From a what is cool perspective, that is the majority of my technology blogs; there are some cool things shipping or shipped that are now in the market. I’ve been playing with Jibo a lot since he/she/it arrived at our house. With a less robotic voice than many robots and frankly a quirky sense of humor Jibo is entertaining today. The upcoming storytelling and interaction skills make Jibo even more interesting. Telling stories is something that I think will make a huge market impact.

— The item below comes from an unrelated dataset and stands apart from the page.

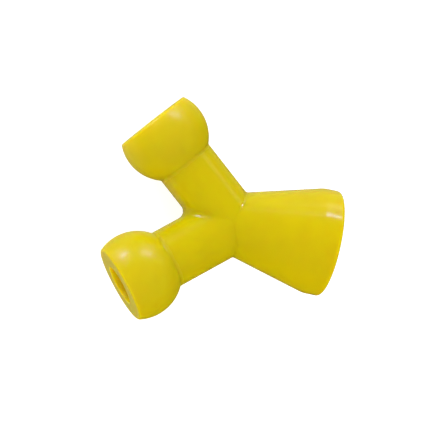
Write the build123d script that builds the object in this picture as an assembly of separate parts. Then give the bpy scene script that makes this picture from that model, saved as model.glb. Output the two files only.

The other thing that shipped recently is the Bixby water jet. A water jet is a personal movement device in the water. It is a waterproof system to allow you to move through the water with power! With roughly 40 minutes of power, you can go more than two miles. As a 12 year old I swam a mile, it took a little over an hour. With the Bixby, I could have gotten that done in less than 20 minutes. Roughly the same speed that we walk the dogs at on land. We have the swimming version; there is also a Kayak attached and surfboard attached version that allows you to power either of those (as well as a Canoe). For me, the ability to swim faster seemed like a good deal!
Author’s Note: The Bixpy is a crowdfunded water jet. You can imagine why it caught my eye. For the most part it was water, and Jet. The device is very well built. I can’t wait to try it out!